The decision of one High Court is neither binding precedent for another High Court nor for courts or Tribunals outside its own territorial jurisdiction. It is well settled that the decision of a High Court will have the force of binding precedent only in the State or territories on which the court has jurisdiction. In other States or outside the territorial jurisdiction of that High Court it may, at best, have only persuasive effect. By no amount of stretching of the doctrine of stare decisis, can judgments of one High Court be given the status of a binding precedent so far as other High Courts or Tribunal within their territorial jurisdiction are concerned. Any such attempt will go counter to the very doctrine of stare decisis and also the various decisions of the Supreme Court which have interpreted the scope and ambit thereof. The fact that there is only one decision of any one High Court on a particular point or that a number of different High Courts have taken identical views in that regard is not at all relevant for that purpose. Whatever may be the conclusion, the decisions cannot have the force of binding precedent on other High Courts or on any subordinate courts or Tribunals within their jurisdiction. That status is reserved only for the decisions of the Supreme Court which are binding on all courts in the country by virtue of article 141 of the Constitution.

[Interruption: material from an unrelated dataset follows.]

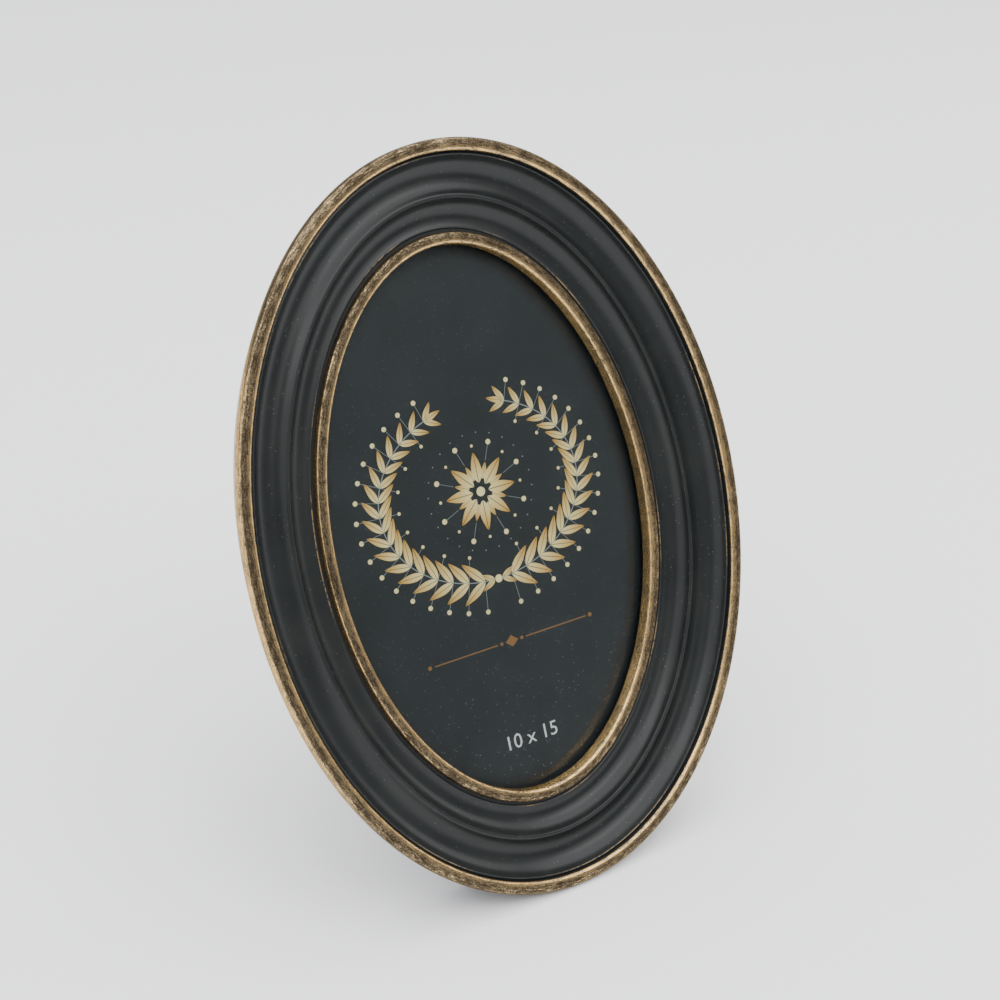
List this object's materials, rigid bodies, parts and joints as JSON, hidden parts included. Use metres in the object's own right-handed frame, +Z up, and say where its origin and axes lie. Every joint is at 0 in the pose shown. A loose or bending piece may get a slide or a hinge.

However, whatever may be the finding of the AAR, but decision of High Court cannot be brushed aside merely by referring that it only has a “referential value”. Even if a decision of a High Court has a persuasive value and it may or may not have a binding force, but then it cannot be brushed aside merely by referring it to have “referential value”. It needs to be discussed, deliberated and may or may not be followed with reasons and last but not the least what if the judgement would have had a beneficial view to the revenue. Hon’ble Madras High Court in the matter of Shankar Sundaram vs Amalgamations Ltd on 3 June, 2002 observed that

“However, the Company Law Board has to respect the law laid down by the High Court of another State when there is no contrary decision on question by any other High Court.”